Registered Diplomate Reporter
The Diplomate gives court reporters a new level to shoot for. It's a program that accomplishes what no other has in the past--it gives quality reporters who are intimately involved with their profession an opportunity to get recognition for their hard efforts."
Jim De Crescenzo, RDR, CLVS, CRR
For testing dates, location, costs, etc., please visit the Certification Test Center.
As of November 1994, the court reporting profession's most talented professionals have the opportunity to prove themselves. If you've exhibited exemplary skills in all areas of court reporting, if you are actively involved in court reporting and served as a consultant or leader in the profession, then you're ready to sit for the Registered Diplomate Reporter (RDR) Examination.
The RDR is the highest level of certification available to court reporters. You'll also earn .25 PDCs. This certification program was developed to allow high-level, seasoned reporters to distinguish themselves as members of the profession's elite.
In its comprehensive analysis of the profession, Hay Management Consultants refers to the RDR as the epitome of excellence among court reporters. As of this writing, NCRA boasts over 350 RDRs.

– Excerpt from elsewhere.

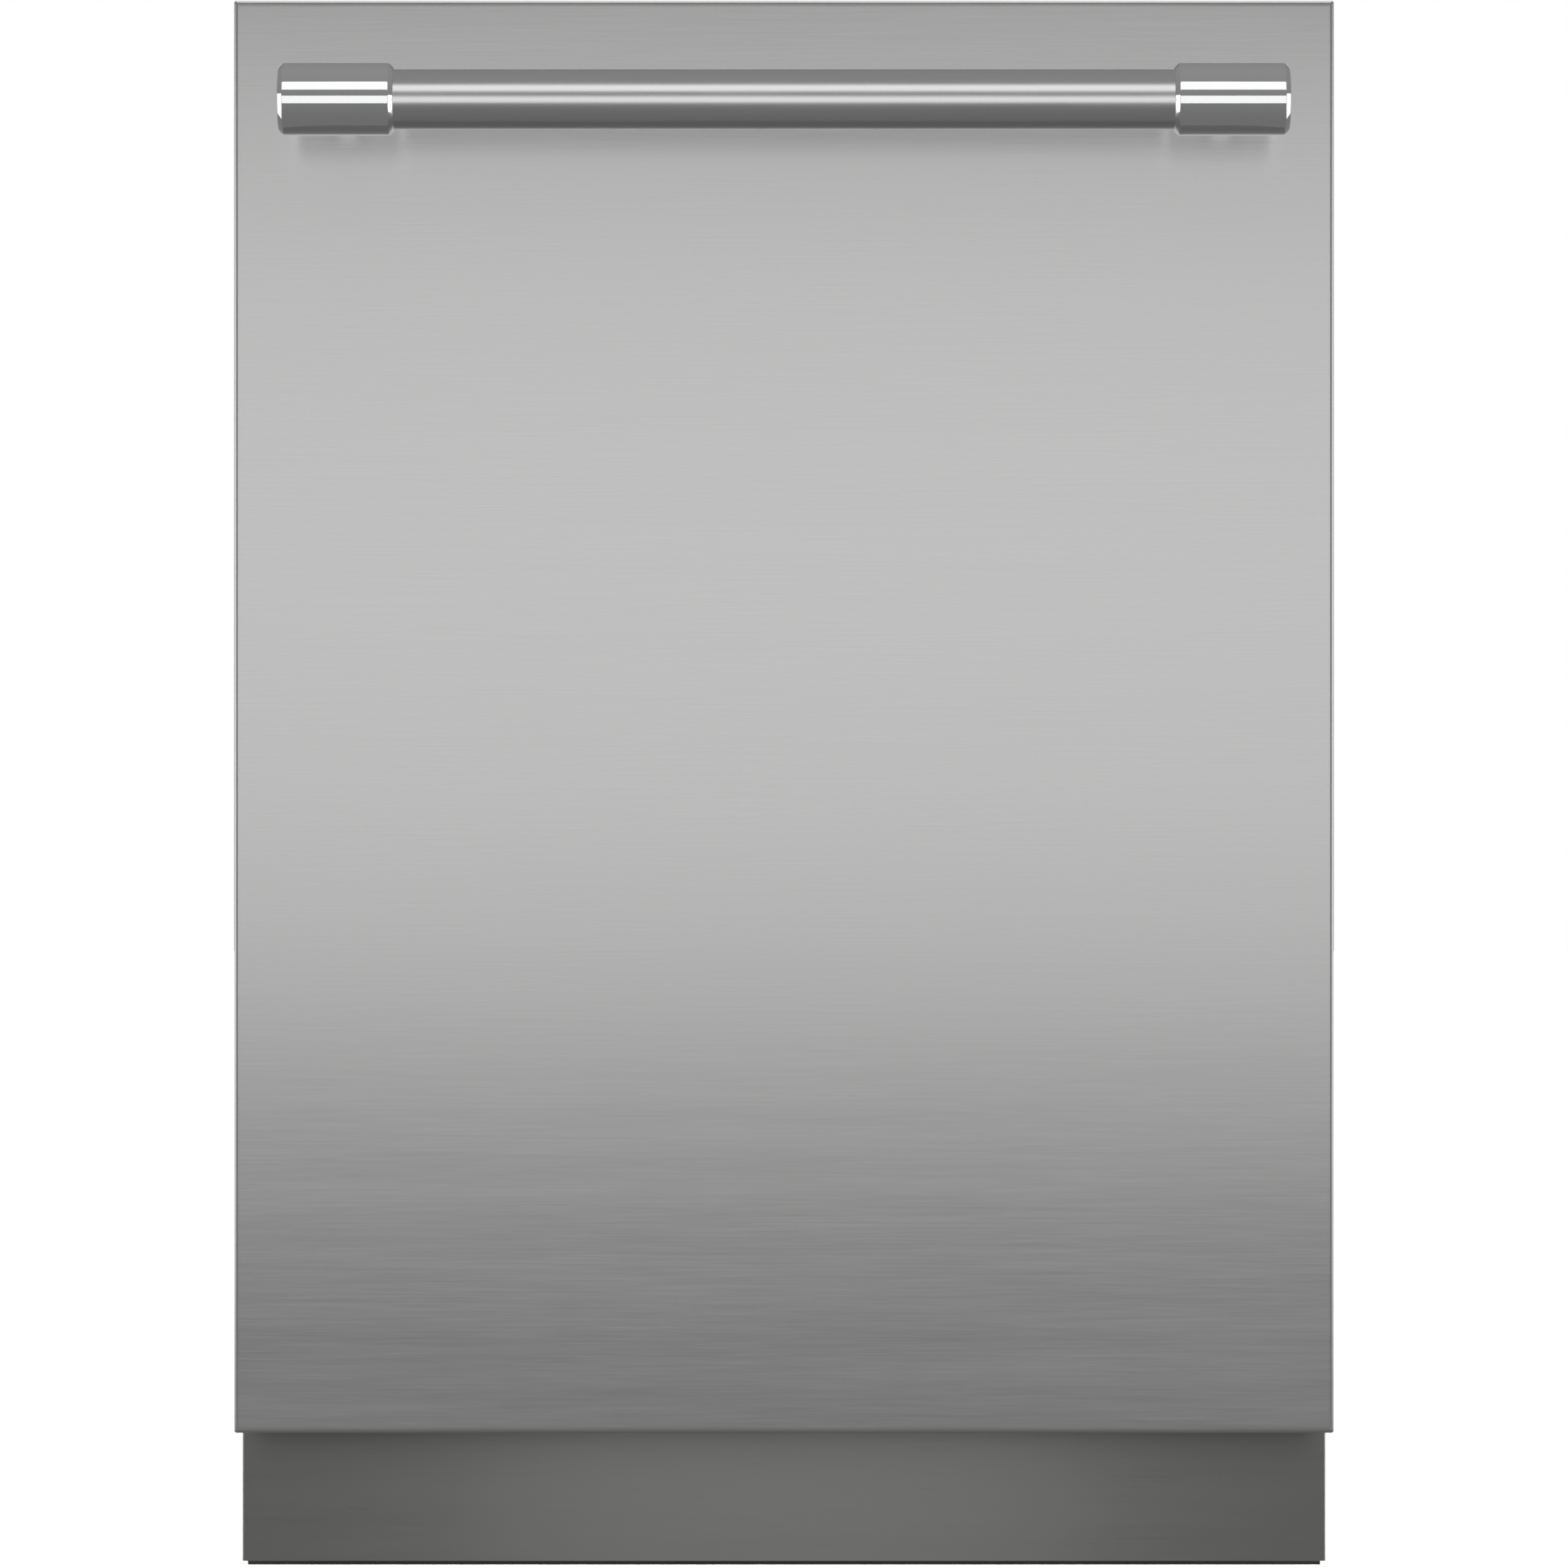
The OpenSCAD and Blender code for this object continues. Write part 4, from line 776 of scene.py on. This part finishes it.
shelf_z = shelf_lo.z + wire_r
shelf_x = shelf_hi.x - wire_r
runner_lo, runner_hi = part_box("middle_runners")
member_z = (runner_lo.z + 2.5 * MM, runner_hi.z - 2.5 * MM)
bm = bmesh.new()
for sign in (-1, 1):
    x0, x1 = sorted((sign * (upper_wall + 0.4 * MM), sign * up_hi.x))
    block(bm, (x0, rack_y0 + 4 * MM, member_z[0]), (x1, rack_y1, member_z[1]), 1.2 * MM)
members = piece_from("upper_rack_members", bm, rail_steel, "upper_basket")
sharpen(members)
bm = bmesh.new()
for sign in (-1, 1):
    for y in (rack_y0 + shelf_inset, rack_y1 - shelf_inset):
        for level in (-1, 1):
            z0 = shelf_z + (2.2 * MM if level > 0 else -5 * MM)
            x0, x1 = sorted((sign * (shelf_x - 6 * MM), sign * upper_wall))
            block(bm, (x0, y - 3 * MM, z0), (x1, y + 3 * MM, z0 + (4.8 if level > 0 else 2.8) * MM),
                  0.6 * MM)
        x0, x1 = sorted((sign * (shelf_x + 2.2 * MM), sign * upper_wall))
        block(bm, (x0, y - 3 * MM, shelf_z - 5 * MM), (x1, y + 3 * MM, shelf_z + 7 * MM), 0.6 * MM)
hooks = piece_from("shelf_bearings", bm, grey_plastic, "upper_basket")
sharpen(hooks)

for side, sign in (("left", -1), ("right", 1)):
    bm = bmesh.new()
    y0, y1 = rack_y0 + shelf_inset, rack_y1 - shelf_inset
    straight(bm, (sign * shelf_x, y0 - 7 * MM, shelf_z), (sign * shelf_x, y1 + 7 * MM, shelf_z))
    for y in spaced(y0 + 16 * MM, y1 - 16 * MM, 30 * MM):
        straight(bm, (sign * (shelf_x - shelf_reach), y, shelf_z), (sign * shelf_x, y, shelf_z))
    for share in (0.35, 1):
        x = sign * (shelf_x - share * shelf_reach)
        straight(bm, (x, y0 + 15 * MM, shelf_z + weld_step), (x, y1 - 15 * MM, shelf_z + weld_step))
    shelf = piece_from(f"cup_shelf_wires_{side}", bm, rack_nylon, side + "_shelf")
    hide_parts("cup_shelf_" + side)
print("upper rack", len(upper_rack.data.polygons), "faces")

# %% [markdown]
# ## Softened edges for folded, moulded and cast parts
# No real edge is perfectly sharp: a fold has a radius, a moulding has a draft and a fillet, a
# mat has a crushed rim. These small roundings catch the light, and they tell the eye how big a
# thing is. A bevel modifier on each part would do, but the frame's own meshes must stay as they
# are. So each part is copied, its flat faces are merged, and the copy's edges are bevelled. The
# bevels would drag the shading of the flats beside them, so normals are weighted by face area.

# %% Copy parts with soft edges
flat_within = math.radians(0.6)
volume_slack = 0.06
def softened(node, width, degrees=35, segments=2):
    """A copy of a part with its sharp edges rounded, or None where the mesh can't take it."""
    source = nodes[node]
    bm = bmesh.new()
    bm.from_mesh(source.data)
    bmesh.ops.remove_doubles(bm, verts=bm.verts, dist=1e-6)
    before = bm.calc_volume(signed=True)
    bmesh.ops.dissolve_limit(bm, angle_limit=flat_within, verts=bm.verts, edges=bm.edges)
    sharp = [e for e in bm.edges if len(e.link_faces) == 2
             and e.calc_face_angle(0) > math.radians(degrees)]
    bmesh.ops.bevel(bm, geom=sharp, offset=width, segments=segments, profile=0.5,
                    affect="EDGES", clamp_overlap=True)
    bmesh.ops.triangulate(bm, faces=[f for f in bm.faces if len(f.verts) > 4])
    bmesh.ops.dissolve_degenerate(bm, edges=bm.edges, dist=1e-7)
    whole = all(len(e.link_faces) == 2 for e in bm.edges)
    after = bm.calc_volume(signed=True)
    if not whole or abs(after - before) > volume_slack * abs(before):
        bm.free()
        return None
    body = body_of(source)[0]
    piece = piece_from(node + "_soft", bm, source.data.materials[0], body)
    sharpen(piece, 32)
    even = piece.modifiers.new("even_shading", "WEIGHTED_NORMAL")
    even.weight = 100
    even.keep_sharp = True
    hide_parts(node)
    return piece


soft_edges = {
    0.0008: ["inner_door", "dispenser_body", "dispenser_lid", "rinse_aid_cap", "cutlery_tray",
             "water_tank", "inlet_valve", "base_pan"],
    0.0005: ["control_fascia", "button_power", "button_start", "button_program",
             "button_options", "display_window", "latch_body", "latch_hook", "rack_manifold",
             "feed_pipe", "levelling_feet", "circulation_pump", "drain_pump", "sump"],
    0.0003: ["side_panels", "back_panel", "worktop_brackets", "hinge_arms", "hinge_brackets",
             "outer_rails", "middle_runners", "junction_box", "latch_strike", "tub_flange",
             "tub", "tub_floor", "tub_back", "drain_outlet", "filter_cup", "door_screws"],
    0.0035: ["insulation_jacket", "door_insulation"],
    0.0012: ["tub_gasket", "bottom_seal"],
}
kept = []
for width, names in soft_edges.items():
    for node in names:
        if softened(node, width) is None and softened(node, width / 3) is None:
            kept.append(node)
print("softened", sum(map(len, soft_edges.values())) - len(kept), "parts; as they were:", kept)

# %% [markdown]
# ## The studio
# The floor is plain and pale, and a glossy surface doesn't mirror it. It rides on no body, so it
# isn't part of the machine.

# %% Lay the floor
bm = bmesh.new()
bmesh.ops.create_circle(bm, cap_ends=True, segments=96, radius=14)
mesh = bpy.data.meshes.new("studio_floor")
bm.to_mesh(mesh)
bm.free()
floor = bpy.data.objects.new("studio_floor", mesh)
bpy.context.scene.collection.objects.link(floor)
floor_finish, tree, shader = new_finish("floor_finish")
tone = noise_on(tree, 0.8, 2.0)
tree.links.new(blend_colours(tree, tone, (0.9, 0.9, 0.9), (0.93, 0.93, 0.93)),
               shader.inputs["Base Color"])
shader.inputs["Roughness"].default_value = 0.9
mesh.materials.append(floor_finish)
floor.visible_glossy = False
print("floor ready")

# %% [markdown]
# ## The lamps
# A soft box stands in front of the door and is mirrored in its steel as one wide glow. It is
# made as two lamps in one place: the handle throws a shadow from one and not from the other,
# so its shadow on the door stays soft and weak. Two long strips light only the handle, because
# a polished round bar needs a line of light to show its shape. Other lamps serve the kick
# plate, the sides, the top and the floor.

# %% Hang the lamps

def soft_box(name, place, target, width, height, power):
    """A rectangular lamp that faces a point and that the camera doesn't see."""
    data = bpy.data.lights.new(name, "AREA")
    data.shape = "RECTANGLE"
    data.size, data.size_y = width, height
    data.energy = power
    lamp = bpy.data.objects.new(name, data)
    bpy.context.scene.collection.objects.link(lamp)
    lamp.location = place
    lamp.rotation_euler = (Vector(target) - Vector(place)).to_track_quat("-Z", "Y").to_euler()
    lamp.visible_camera = False
    return lamp


def light_only(lamp, pieces, include=True):
    """Makes a lamp light only these pieces, or all but these."""
    group = bpy.data.collections.new(lamp.name + "_sees")
    for piece in pieces:
        group.objects.link(piece)
    lamp.light_linking.receiver_collection = group
    if not include:
        for item in group.collection_objects:
            item.light_linking.link_state = "EXCLUDE"


handle_pieces = [o for o in bpy.data.objects if o.name.startswith("handle_") and o.type == "MESH"]
door_y = panel_lo.y
box_size = (1.3, 0.77)
box_distance = 1.2
box_at = Vector((0, door_y - box_distance, 0.6))
door_box = soft_box("door_box", box_at, box_at + Vector((0, 1, 0)), *box_size, 1.42)
light_only(door_box, handle_pieces, include=False)
shade_box = soft_box("shade_box", box_at, box_at + Vector((0, 1, 0)), *box_size, 0.82)
light_only(shade_box, handle_pieces, include=False)
ignored = bpy.data.collections.new("ignored_by_door_box")
for piece in handle_pieces:
    ignored.objects.link(piece)
door_box.light_linking.blocker_collection = ignored
for item in ignored.collection_objects:
    item.light_linking.link_state = "EXCLUDE"
handle_at = Vector((0, bar_centre.y, bar_centre.z))


def strip_at(name, elevation, distance, length, height, power):
    """A long strip lamp at an elevation seen from the handle."""
    e = math.radians(elevation)
    place = handle_at + Vector((0, -math.cos(e), math.sin(e))) * distance
    lamp = soft_box(name, place, handle_at, length, height, power)
    light_only(lamp, handle_pieces)


strip_at("upper_strip", elevation=39.5, distance=2.0, length=3.0, height=0.96, power=7.8)
strip_at("front_strip", elevation=-5.5, distance=2.0, length=3.0, height=0.84, power=6.6)
kick_box = soft_box("kick_box", (0, door_y - box_distance, 0), (0, door_y, 0),
                    width=0.62, height=0.5, power=0.235)
light_only(kick_box, [kick])

for side, sign in (("left", -1), ("right", 1)):
    soft_box(side + "_box", (sign * 2.0, door_y - 0.3, 0.5), (0, door_y - 0.3, 0.5),
             width=1.8, height=1.2, power=6.5)
overhead = soft_box("overhead_box", (0, 0, 2.6), (0, 0, 0),
                    width=2.4, height=2.4, power=18.0)
light_only(overhead, handle_pieces, include=False)

floor_sun = bpy.data.lights.new("floor_light", "SUN")
floor_sun.energy = 4.0
floor_lamp = bpy.data.objects.new("floor_light", floor_sun)
bpy.context.scene.collection.objects.link(floor_lamp)
light_only(floor_lamp, [floor])
floor_sun.use_shadow = False

sun = bpy.data.lights.new("ceiling_light", "SUN")
sun.energy = 3.1
sun.angle = math.radians(50)
ceiling = bpy.data.objects.new("ceiling_light", sun)
ceiling.rotation_euler = (math.radians(12), math.radians(6), 0)
ceiling.visible_glossy = False
bpy.context.scene.collection.objects.link(ceiling)
print("lamps:", len(bpy.data.lights))

# %% [markdown]
# ## The surround
# Steel looks like what it mirrors. The surround is a grey that grows lighter upwards, as in a
# room, and only the camera itself sees plain white behind the machine.

# %% Paint the surround
world = bpy.data.worlds.new("studio")
bpy.context.scene.world = world
world.use_nodes = True
tree = world.node_tree
tree.nodes.clear()
place = tree.nodes.new("ShaderNodeTexCoord")
axes = tree.nodes.new("ShaderNodeSeparateXYZ")
tree.links.new(place.outputs["Generated"], axes.inputs["Vector"])
height = spread_over(tree, axes.outputs["Z"], 0, 1, -1, 1)
ramp = tree.nodes.new("ShaderNodeValToRGB")
below, above = 0.17, 0.28
for stop, place_on_ramp, grey in zip(ramp.color_ramp.elements, (0.0, 1.0), (below, above)):
    stop.position = place_on_ramp
    stop.color = (grey, grey, grey, 1)
tree.links.new(height, ramp.inputs["Fac"])
surround = tree.nodes.new("ShaderNodeBackground")
tree.links.new(ramp.outputs["Color"], surround.inputs["Color"])
backdrop = tree.nodes.new("ShaderNodeBackground")
backdrop.inputs["Color"].default_value = (1, 1, 1, 1)
path = tree.nodes.new("ShaderNodeLightPath")
pick = tree.nodes.new("ShaderNodeMixShader")
out = tree.nodes.new("ShaderNodeOutputWorld")
tree.links.new(path.outputs["Is Camera Ray"], pick.inputs["Fac"])
tree.links.new(surround.outputs["Background"], pick.inputs[1])
tree.links.new(backdrop.outputs["Background"], pick.inputs[2])
tree.links.new(pick.outputs["Shader"], out.inputs["Surface"])
print("surround grey", below, "below,", above, "above")

# %% [markdown]
# ## The camera
# The camera looks straight at the door from the height of its middle, through a long lens,
# which keeps the sides of the machine parallel.

# %% Set the camera
scene = bpy.context.scene
scene.view_settings.view_transform = "Standard"
scene.view_settings.look = "None"
camera_distance = 3.8
camera_height = 0.431
frame_width = 0.8523
sensor_width = 36
lens_data = bpy.data.cameras.new("camera")
lens_data.sensor_width = sensor_width
lens_data.lens = sensor_width * camera_distance / frame_width
camera = bpy.data.objects.new("camera", lens_data)
scene.collection.objects.link(camera)
camera.location = (0, door_y - camera_distance, camera_height)
camera.rotation_euler = (math.radians(90), 0, 0)
scene.camera = camera
print("lens", round(lens_data.lens, 1), "mm")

Who is eligible to sit for the RDR Exam?
To sit for the RDR exam, a candidate must be an RMR and have five (5) current and continuous years of membership commencing with Participating or Registered member status.
How to register for the RDR Exam
Effective with the fall 2007 exams, the NCRA written knowledge and skills tests are being offered on separate days and at separate testing centers. Please visit the Certification Test Center for more information.
RDR Job Analysis and References
An RDR job analysis that explains the relevant job experience, practice domains and tasks, and the underlying skills essential for the Registered Diplomate Reporter is available by clicking here. [Adobe Acrobat]
A list of references for the exam can be found on Page 2 of the Job Analysis.
What it takes to pass the RDR Exam
The RDR Exam consists of a 110*-question, multiple-choice Written Knowledge Test (WKT) that focuses on thres areas--technology (17%), reporting practices (53%), and professional practices (30%). You must receive a scaled score** of 70 or better to pass the exam.
* In order to provide candidates with a valid and reliable examination, NCRA has started to pretest items for the RPR, RMR, and RDR examinations. Pretesting ensures that all items on an examination are items with good statistics and no brand new, untried items will appear on any examination. Starting with the November 2006 administration, the RPR and RDR examinations will include items for pretesting. This means that the examinations will now have 110 items instead of 100 items. These items will not be scored, so the exams are still based off of 100 points. Candidates will not know which items are pretest items. Also, with the addition of the items, the RDR will now be 105 minutes instead of 90 minutes to allow candidates sufficient time to finish the examination.
** Scaled scoring is a means of assuring fairness and consistency in the difficulty level from one test administration to the next, achieved by applying two widely accepted standard-setting methods to each individual test question. This evaluation, recommended by NCRA's testing consultant and done by the Test Advisory Committee in conjunction with the Certification Standard Setting Task Force, has been in use since November 2003 and ensures that NCRA's program continues to meet testing industry standards.
The exam is designed to test your knowledge and experience. There is a study guide available; however, NCRA recommends you also be familiar with new reporting technology, NCRA policies and guidelines, and articles published in the Journal of Court Reporting to prepare for the exam.
How to maintain your RDR
In order to maintain your RDR, you'll need to maintain continuous membership and your RPR certification. You'll renew your RPR, RMR, and RDR certifications simultaneously with the same 3.0 CEUs.
In other words, a reporter with RPR, RMR, and RDR certifications will only have to earn a total of 3.0 CEUs over one three-year period to renew all three certifications. And, NCRA will make it easy for reporters to do so by giving members the same expiration date for each certification.
While registration is open you may register online for the exam.
Recognition of your achievement
After you've earned your RDR, you'll receive a handsome certificate to display in your home or office. Your RDR also gets you recognition in the Journal of Court Reporting, the Court Reporter Sourcebook, and on NCRA's Web site.